Grover Norquist has launched a wide-ranging media campaign to combat the perception that Republicans are abandoning his pledge to never raise taxes as they work on a plan to avert the fiscal cliff.

The anti-tax zealot uses his ubiquitous presence on cable TV, radio, and in print to publicly pressure Republicans from compromising on a balanced measure that includes increased revenue and spending cuts, using various scare tactics to keep the GOP in line. But his claims — which he dutifully reiterates in every media appearance — are often divorced from reality. Here are Norquist’s top 4 whoppers:


1) “[F]or four years President Obama has not reined in spending.
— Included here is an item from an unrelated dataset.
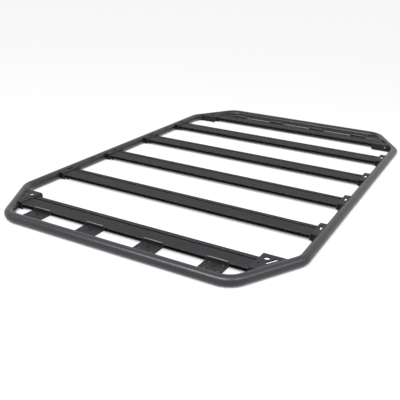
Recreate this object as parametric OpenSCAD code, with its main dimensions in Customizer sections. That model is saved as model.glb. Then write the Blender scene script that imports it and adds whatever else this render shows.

Done nothing useful on entitlement reform.” Federal spending is actually lower now than it was when President Obama took office. In January 2009, before President Obama had even taken the oath of office, annual spending was set to total 24.9 percent of gross domestic product. Total spending this year, fiscal year 2012, is expected to top out at 23.4 percent of GDP. By 2017, spending will come down to 22 percent of the GDP. In actual dollars, government spending dropped from 2009 to 2010. In fact, Obama has the lowest spending record of any recent president. He has also significantly reformed Medicare — and extended its solvency — through the Affordable Care Act.

2) “That’s where we were with Reagan tax rates and that’s where we were with lower marginal tax rates and with — with reasonable economic growth. We’ve got revenues of 18.5 percent of GDP…. If we had grown at Reagan rates of growth instead of Obama rates of growth, 11 million Americans would be at work today.” Reagan’s tax cuts did little for economic growth. As Reagan administration economist Bruce Bartlett has noted: “Real gross domestic product growth was about the same after the 1986 act took effect in 1987 as it was before…By the mid-1990s, it was the consensus view of economists that the Tax Reform Act of 1986 had little, if any, impact on growth.” Other studies came to the same conclusion.

3) “When [Bush] cut marginal tax rates on capital gains and dividends from 2002, there was four years of strong economic growth from ’03 to ’07.” Numerous studies have found that cutting tax rates for the wealthiest Americans did not spur economic growth or job creation. In fact, since Republicans began instituting supply-side policies under President Reagan, growth has lagged and income inequality has surged, as the wealthiest Americans make more money while paying less in taxes. Under Bush, the nation experienced the worst economic growth of the post-war period.

4) “George Herbert Walker Bush managed the collapse of the Soviet Union, kicked Iraq out of Kuwait, had a 90% approval rating, however he agreed to a tax-increase deal [consisting of] two dollars of spending cuts for every one dollar of taxes. And he lost the presidency.” As the Washington Post points out, Bush lost re-election because of voter discontent about the economy. His flip flop on taxes ranked low on the list of voter concerns.

A growing number of Republican senators are at least rhetorically backing away from Norquist’s pledge, a sign of his weakened influence in the aftermath of the 2012 elections. Some 16 incumbent Republicans and one incumbent Senator who signed the document lost on election night. In total, 56 Republican House incumbents or candidates who endorsed the pledge and 24 Republican Senators or hopefuls lost.